From collecting things like Life Balloons, bananas, Kong letters, and animal coins. For example, seeing the Kong Letters become a new life is good-ol’ fashioned juicy fun.
From doing cool things: barrel blasts, stomping on klap traps in those bonus rooms as much as you can,
Controlling an animal buddy itself is very juicy. Can you remember the sound of Rambi smashing into an enemy? Hoo boy!
Completion Percentage
Every bonus room gives the player completion points without telling the player. Completing all bonus rooms in a level will cause an exclamation point to appear on the level name.
It’s the only tracked optional reward in the game. Completion percentage is vital because it’s the only thing that makes bonus rooms meaningful from a completionist’s perspective.
It’s worth noting that in a 101% speed run, players will enter every bonus room, but then usually exit out as fast as possible.
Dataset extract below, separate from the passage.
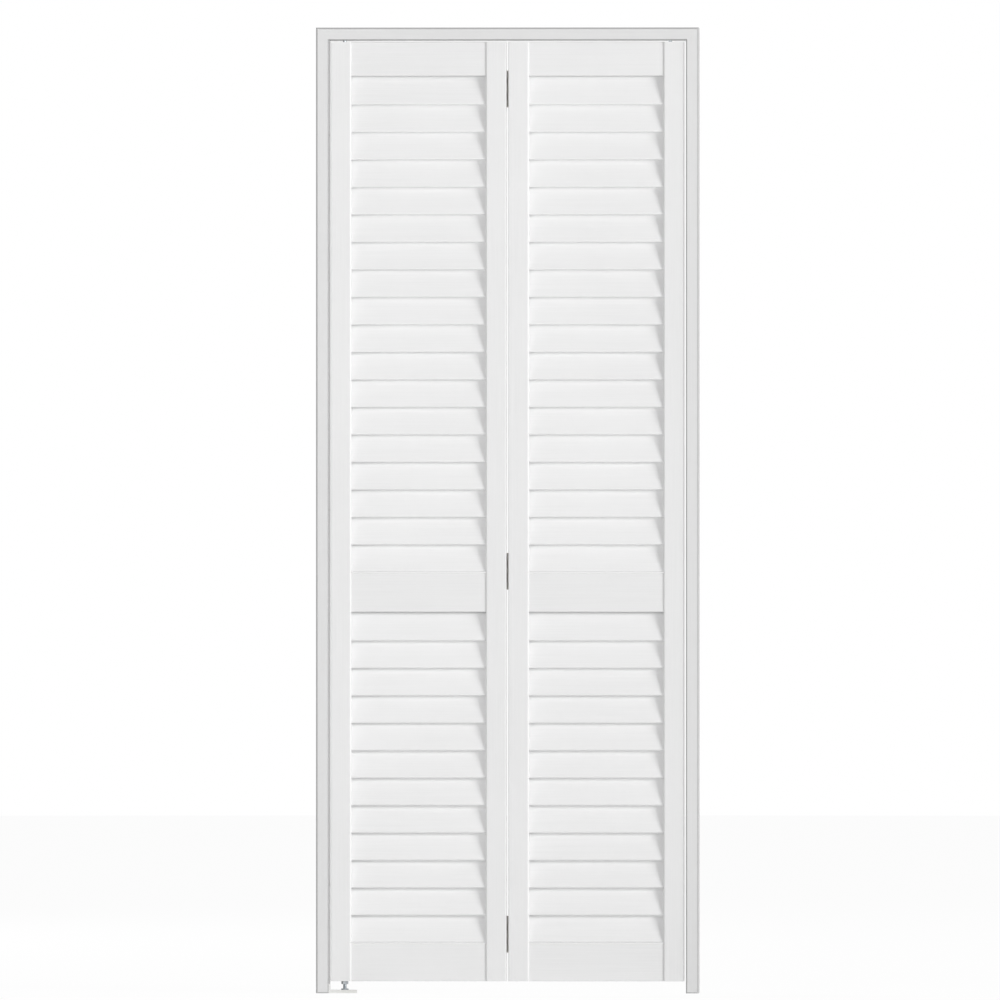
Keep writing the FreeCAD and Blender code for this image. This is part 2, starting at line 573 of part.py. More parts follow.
def make_bottom_pivot():
    """The pin that stands in the bracket, its height nut, and the sleeve that turns on it."""
    x = -PIVOT_X
    shaft = upright_rod(PIN_RADIUS, x, LEAF_MIDDLE, BOTTOM_PIN_TIP_RISE, LEAF_BOTTOM + BOTTOM_PIN_REACH)
    collar = hexagon(COLLAR_FLATS, x, LEAF_MIDDLE, BRACKET_RISE, BRACKET_RISE + COLLAR_HEIGHT)
    save("bottom_pivot_pin", [shaft.fuse(collar).removeSplitter()])

    bore = upright_rod(PIN_RADIUS + DRIVEN_FIT, x, LEAF_MIDDLE, 0, LEAF_BOTTOM + CUT_OVERRUN)
    nut = hexagon(NUT_FLATS, x, LEAF_MIDDLE, LEAF_BOTTOM - NUT_HEIGHT, LEAF_BOTTOM)
    save("height_nut", [nut.cut(bore)])

    tube = upright_rod(SLEEVE_RADIUS, x, LEAF_MIDDLE, LEAF_BOTTOM, LEAF_BOTTOM + SLEEVE_LENGTH)
    flange = upright_rod(SLEEVE_FLANGE_RADIUS, x, LEAF_MIDDLE, LEAF_BOTTOM, LEAF_BOTTOM + SLEEVE_FLANGE_THICKNESS)
    hole = upright_rod(PIN_RADIUS + RUNNING_FIT, x, LEAF_MIDDLE, LEAF_BOTTOM - CUT_OVERRUN,
                       LEAF_BOTTOM + SLEEVE_LENGTH + CUT_OVERRUN)
    save("bottom_pivot_sleeve", [tube.fuse(flange).removeSplitter().cut(hole)])


# ---- Leaves ------------------------------------------------------------------------------------

def slat_banks():
    """Bottom and top of each bank of slats, as (name, bottom, top)."""
    return [("upper", LOCK_RAIL_TOP, TOP_RAIL_BOTTOM), ("lower", BOTTOM_RAIL_TOP, LOCK_RAIL_BOTTOM)]


def slat_noses(bottom, top):
    """Height of the lower edge of each slat in a bank."""
    count = round((top - bottom) / SLAT_PITCH)
    lowest = bottom + SLAT_RAIL_GAP
    highest = top + SLAT_LAP - SLAT_HEIGHT
    pitch = (highest - lowest) / (count - 1)
    return [lowest + step * pitch for step in range(count)]


def slat_section(nose, growth, x):
    """Cross-section of a slat in the plane at x: two flat faces joined by round edges. Growth
    is the clearance that is added all round."""
    radius = SLAT_RADIUS + growth
    low = VECTOR(x, LEAF_FRONT + SLAT_FRONT_RECESS + SLAT_RADIUS, nose + SLAT_RADIUS)
    high = low + VECTOR(0, SLAT_RUN, SLAT_RISE)
    along = (high - low).normalize()
    across = ALONG_X.cross(along)
    left_low = low + across * radius
    right_low = low - across * radius
    left_high = high + across * radius
    right_high = high - across * radius
    outline = [Part.Arc(right_low, low - along * radius, left_low).toShape(),
               Part.LineSegment(left_low, left_high).toShape(),
               Part.Arc(left_high, high + along * radius, right_high).toShape(),
               Part.LineSegment(right_high, right_low).toShape()]
    return Part.Face(Part.Wire(outline))


def dowel_heights(low, high):
    """Two dowels at the quarter points of the timber between low and high, or one half-way."""
    room = high - low
    if room / 2 < 2 * DOWEL_RADIUS + DOWEL_SPACE:
        return [(low + high) / 2]
    return [low + room / 4, high - room / 4]


def all_dowel_heights():
    """Dowel heights of the three rails, clear of the rebates and of the sleeves."""
    heights = dowel_heights(LEAF_BOTTOM + SLEEVE_LENGTH, BOTTOM_RAIL_TOP)
    heights += dowel_heights(LOCK_RAIL_BOTTOM + REBATE_HEIGHT, LOCK_RAIL_TOP)
    heights += dowel_heights(TOP_RAIL_BOTTOM + REBATE_HEIGHT, SLEEVE_BOTTOM)
    return heights


def dowel_places(side):
    """Middle of each dowel of one leaf, on the joints between its rails and stiles."""
    outer_joint = side * (LEAF_OUTER_EDGE - STILE_WIDTH)
    fold_joint = side * (LEAF_FOLD_EDGE + STILE_WIDTH)
    return [VECTOR(x, LEAF_MIDDLE, z) for x in (outer_joint, fold_joint) for z in all_dowel_heights()]


def dowel_holes(side):
    """Blind holes for the dowels of one leaf."""
    half = ALONG_X * (DOWEL_LENGTH / 2 + DOWEL_END_GAP)
    return [rod(DOWEL_RADIUS + DRIVEN_FIT, place - half, place + half) for place in dowel_places(side)]


def make_dowels(side):
    """The dowels of one leaf, with chamfered ends."""
    half = ALONG_X * DOWEL_LENGTH / 2
    dowels = []
    for place in dowel_places(side):
        dowel = rod(DOWEL_RADIUS, place - half, place + half)
        ends = [edge for edge in dowel.Edges if edge.BoundBox.XLength < DOWEL_CHAMFER]
        dowels.append(dowel.makeChamfer(DOWEL_CHAMFER, ends))
    return dowels


def slots(joint, into):
    """The slots for all slats, cut from the stile's face at joint, in the direction into."""
    cutters = []
    for name, bottom, top in slat_banks():
        for nose in slat_noses(bottom, top):
            face = slat_section(nose, SLOT_FIT, joint - into * CUT_OVERRUN)
            cutters.append(face.extrude(ALONG_X * into * (SLOT_DEPTH + CUT_OVERRUN)))
    return cutters


def stile(edge, joint):
    """An upright of a leaf, between its outer edge and the joint with the rails."""
    body = block((edge, joint), (LEAF_FRONT, LEAF_BACK), (LEAF_BOTTOM, LEAF_TOP))
    body = body.makeFillet(ARRIS_RADIUS, upright_edges_at(body, edge))
    body = body.makeFillet(STICKING_RADIUS, upright_edges_at(body, joint))
    into = 1 if edge > joint else -1
    return body.cut(slots(joint, into))


def rail(side, bottom, top, rebated):
    """A cross rail of a leaf, rebated where the top slat of a bank laps behind it."""
    span = (side * (LEAF_FOLD_EDGE + STILE_WIDTH), side * (LEAF_OUTER_EDGE - STILE_WIDTH))
    body = block(span, (RAIL_FRONT, RAIL_BACK), (bottom, top))
    body = rounded(body, ALONG_X, ARRIS_RADIUS)
    if rebated:
        rebate = block(span, (LEAF_BACK - REBATE_DEPTH, LEAF_BACK + CUT_OVERRUN),
                       (bottom - CUT_OVERRUN, bottom + REBATE_HEIGHT))
        body = body.cut(rebate)
    return body.cut(dowel_holes(side))


def slats(side, bottom, top):
    """One bank of slats, each let into both stiles."""
    reach = SLOT_DEPTH - SLOT_END_GAP
    start = side * (LEAF_FOLD_EDGE + STILE_WIDTH - reach)
    end = side * (LEAF_OUTER_EDGE - STILE_WIDTH + reach)
    low = min(start, end)
    length = abs(end - start)
    return [slat_section(nose, 0, low).extrude(ALONG_X * length) for nose in slat_noses(bottom, top)]


def top_sleeve_hole(side):
    """The stepped hole for the sleeve at the top of a leaf."""
    x = side * PIVOT_X
    bore = upright_rod(SLEEVE_RADIUS + DRIVEN_FIT, x, LEAF_MIDDLE, SLEEVE_BOTTOM, LEAF_TOP + CUT_OVERRUN)
    seat = upright_rod(SLEEVE_FLANGE_RADIUS + DRIVEN_FIT, x, LEAF_MIDDLE, LEAF_TOP - SLEEVE_FLANGE_THICKNESS,
                       LEAF_TOP + CUT_OVERRUN)
    return bore.fuse(seat)


def bottom_sleeve_hole():
    """The stepped hole for the sleeve at the bottom of the pivot leaf."""
    bore = upright_rod(SLEEVE_RADIUS + DRIVEN_FIT, -PIVOT_X, LEAF_MIDDLE, LEAF_BOTTOM - CUT_OVERRUN,
                       LEAF_BOTTOM + SLEEVE_LENGTH)
    seat = upright_rod(SLEEVE_FLANGE_RADIUS + DRIVEN_FIT, -PIVOT_X, LEAF_MIDDLE, LEAF_BOTTOM - CUT_OVERRUN,
                       LEAF_BOTTOM + SLEEVE_FLANGE_THICKNESS)
    return bore.fuse(seat)


def make_leaf(leaf, side):
    """Stiles, rails, slats and dowels of one leaf."""
    outer_joint = side * (LEAF_OUTER_EDGE - STILE_WIDTH)
    fold_joint = side * (LEAF_FOLD_EDGE + STILE_WIDTH)
    outer = stile(side * LEAF_OUTER_EDGE, outer_joint).cut(dowel_holes(side) + [top_sleeve_hole(side)])
    if side < 0:
        outer = outer.cut(bottom_sleeve_hole())
    inner = stile(side * LEAF_FOLD_EDGE, fold_joint).cut(dowel_holes(side) + hinge_screw_holes(side))
    save(leaf + "_outer_stile", outer.Solids)
    save(leaf + "_inner_stile", inner.Solids)

    save(leaf + "_top_rail", rail(side, TOP_RAIL_BOTTOM, LEAF_TOP, True).Solids)
    save(leaf + "_lock_rail", rail(side, LOCK_RAIL_BOTTOM, LOCK_RAIL_TOP, True).Solids)
    save(leaf + "_bottom_rail", rail(side, LEAF_BOTTOM, BOTTOM_RAIL_TOP, False).Solids)
    for name, bottom, top in slat_banks():
        save(leaf + "_" + name + "_slats", slats(side, bottom, top))
    save(leaf + "_dowels", make_dowels(side))


# ---- Hinges ------------------------------------------------------------------------------------

def hinge_middles():
    """Height of the middle of each hinge."""
    return [LEAF_BOTTOM + HINGE_END_DISTANCE, LEAF_BOTTOM + HINGE_MIDDLE_RISE, LEAF_TOP - HINGE_END_DISTANCE]


def hinge_screw_places(side):
    """Head point of each screw through one leaf's hinge plates."""
    places = []
    y = LEAF_BACK + HINGE_THICKNESS
    for middle in hinge_middles():
        rise = HINGE_HEIGHT / 2 - HINGE_SCREW_EDGE
        places.append(VECTOR(side * HINGE_SCREW_NEAR, y, middle - rise))
        places.append(VECTOR(side * HINGE_SCREW_FAR, y, middle))
        places.append(VECTOR(side * HINGE_SCREW_NEAR, y, middle + rise))
    return places


def hinge_screw_holes(side):
    """The holes for those screws, through the plates and into the stile."""
    sizes = (HINGE_SCREW_RADIUS, HINGE_SCREW_HEAD_RADIUS, HINGE_SCREW_LENGTH)
    return [sunk_hole(point, -ALONG_Y, *sizes) for point in hinge_screw_places(side)]


def hinge_plate(side, middle):
    """One half of a hinge: a plate on the back of the leaf, with every other knuckle rolled on it."""
    bottom = middle - HINGE_HEIGHT / 2
    top = middle + HINGE_HEIGHT / 2
    thickness = (LEAF_BACK, LEAF_BACK + HINGE_THICKNESS)
    clear = KNUCKLE_RADIUS + HINGE_KNUCKLE_GAP
    plate = block((side * clear, side * HINGE_PLATE_WIDTH), thickness, (bottom, top))
    outer = [edge for edge in edges_along(plate, ALONG_Y) if abs(edge.BoundBox.XMax) > clear + 1]
    plate = plate.makeFillet(HINGE_CORNER_RADIUS, outer)
    pitch = (HINGE_HEIGHT + HINGE_KNUCKLE_GAP) / HINGE_KNUCKLES
    knuckles = []
    for step in range(HINGE_KNUCKLES):
        if (step % 2 == 0) == (side < 0):
            low = bottom + step * pitch
            high = low + pitch - HINGE_KNUCKLE_GAP
            knuckles.append(block((0, side * clear), thickness, (low, high)))
            knuckles.append(upright_rod(KNUCKLE_RADIUS, 0, HINGE_AXIS_Y, low, high))
    bore = upright_rod(HINGE_BORE_RADIUS, 0, HINGE_AXIS_Y, bottom - CUT_OVERRUN, top + CUT_OVERRUN)
    return plate.fuse(knuckles).cut([bore] + hinge_screw_holes(side)).removeSplitter()


def hinge_pin(middle):
    """A hinge pin with a head at its top, held by a matching head at its foot."""
    bottom = middle - HINGE_HEIGHT / 2
    top = middle + HINGE_HEIGHT / 2
    shaft = upright_rod(HINGE_BORE_RADIUS - RUNNING_FIT, 0, HINGE_AXIS_Y, bottom - HINGE_PIN_HEAD_HEIGHT,
                        top + HINGE_PIN_HEAD_HEIGHT)
    upper = upright_rod(HINGE_PIN_HEAD_RADIUS, 0, HINGE_AXIS_Y, top, top + HINGE_PIN_HEAD_HEIGHT)
    lower = upright_rod(HINGE_PIN_HEAD_RADIUS, 0, HINGE_AXIS_Y, bottom - HINGE_PIN_HEAD_HEIGHT, bottom)
    return shaft.fuse([upper, lower]).removeSplitter()


def make_hinges():
    """Plates and screws for both leaves, and the pins."""
    sizes = (HINGE_SCREW_RADIUS, HINGE_SCREW_HEAD_RADIUS, HINGE_SCREW_LENGTH)
    for leaf, side in (("pivot_leaf", -1), ("lead_leaf", 1)):
        save(leaf + "_hinge_plates", [hinge_plate(side, middle) for middle in hinge_middles()])
        save(leaf + "_hinge_screws",
             [sunk_screw(point, -ALONG_Y, *sizes) for point in hinge_screw_places(side)])
    save("hinge_pins", [hinge_pin(middle) for middle in hinge_middles()])


make_frame()
make_track()
make_top_pivot_bracket()
make_top_pivot()
make_guide()
make_bottom_bracket()
make_bottom_pivot()
make_leaf("pivot_leaf", -1)
make_leaf("lead_leaf", 1)
make_hinges()
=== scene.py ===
import math

import bmesh
import bpy
import numpy as np
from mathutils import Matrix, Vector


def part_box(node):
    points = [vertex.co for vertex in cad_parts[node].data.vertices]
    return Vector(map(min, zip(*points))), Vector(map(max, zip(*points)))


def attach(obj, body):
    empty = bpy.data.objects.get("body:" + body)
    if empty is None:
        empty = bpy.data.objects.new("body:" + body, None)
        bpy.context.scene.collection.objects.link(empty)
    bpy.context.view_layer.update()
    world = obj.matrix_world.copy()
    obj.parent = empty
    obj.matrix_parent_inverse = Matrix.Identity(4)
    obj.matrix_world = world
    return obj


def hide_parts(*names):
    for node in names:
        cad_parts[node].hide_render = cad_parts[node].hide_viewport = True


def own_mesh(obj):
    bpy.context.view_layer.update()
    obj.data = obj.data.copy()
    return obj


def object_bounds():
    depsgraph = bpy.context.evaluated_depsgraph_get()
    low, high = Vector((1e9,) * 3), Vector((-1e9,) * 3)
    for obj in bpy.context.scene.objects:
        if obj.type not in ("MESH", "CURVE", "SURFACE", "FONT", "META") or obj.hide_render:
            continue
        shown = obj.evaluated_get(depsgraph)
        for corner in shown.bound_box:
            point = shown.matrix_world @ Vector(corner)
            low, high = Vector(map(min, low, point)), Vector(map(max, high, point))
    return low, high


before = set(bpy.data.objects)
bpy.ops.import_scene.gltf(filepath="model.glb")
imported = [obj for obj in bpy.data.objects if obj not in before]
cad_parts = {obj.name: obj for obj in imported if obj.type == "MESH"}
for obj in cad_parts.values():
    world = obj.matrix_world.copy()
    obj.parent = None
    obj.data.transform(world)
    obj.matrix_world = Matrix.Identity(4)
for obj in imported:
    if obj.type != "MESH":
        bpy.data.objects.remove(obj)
cad_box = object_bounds()
MM = 0.001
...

That’s because all you need to do to get the percentage is enter the room, not complete the challenge (if there is one).
Skipping Content
Several levels have ways to skip large chunks of them. Finding these are great for speedrunners or just high-skilled players that want to skip slow sections at the beginning of the game. I think this is a fabulous reward in the game because of the way it helps speed runners and skilled players that want to take advantage of it. Modern 2D platformers tend to avoid having this type of reward, and I feel that’s a big miss.
Animal Crates
The most exciting reward, by far, is an Animal Crate because it changes the nature of the game for the rest of the level. Animals act as powerups (mostly). They give you extra health and an ability that will change the way you play, often making it easier to reach certain places or defeat enemies, with minimal hindering of your abilities (except Expresso, who can’t jump on enemies).
It’s important in this game that the Animal Buddies are a net positive to your abilities because there are already not enough meaningful rewards and this keeps animals juicy rewards. Still, I wonder what the game would be like if more animal buddies had pros and cons to them so the player would make interesting decisions about whether or not to ride them. Another extension would be if there were multiple animal buddies in a level and you had to choose which you wanted to play with. Give the player interesting decisions to make!
Kong Barrels
Kong Barrels are similar rewards in the same sense as animal buddies; they are more common and thus less meaningful. Getting a Kong Barrel will make sure you can use both Kongs, ensuring you can be hit twice and give you the ability to tag-team out, a meaningful choice between the strong, but slow Donkey Kong or the quick, but weak Diddy Kong. This is the defining interesting decision of the game and deserves its own blog post in the future.
Feelings of Success
Success is a very intrinsic reward that varies from player to player. Success at its heart is overcoming some challenge of some form whether it’s finding a secret, overcoming a platforming or action obstacle, or a puzzle.
Success for optional content tends to be where DKC is lacking. Several bonus rooms either can’t be failed or are luck based, which limits the amount of success you can feel.
The search for a secret/bonus room could give that feeling of success if it’s challenging to find. Unfortunately, there are several that are unfair to find. For example, for some, you just have to drop off the screen in the right place, with no real hints. There’s a fine line between an obvious secret and an unfair secret that’s hard to get right.
Still, some of my favorite moments of the game are what I call the “Simple Items in Dangerous Places” challenges which I will cover in a different blog post. It’s a great example of how to add difficult content for high-skilled players to keep them in flow while keeping low-skilled players from wanting to take the risk.
Simple items in dangerous places! Are you bold enough to risk everything?
Conclusion
For its time, DKC was pretty good with rewards by using juicy game feel, lives, and animal buddies. Nevertheless, it remains limited in the types of players it attracts to its optional content.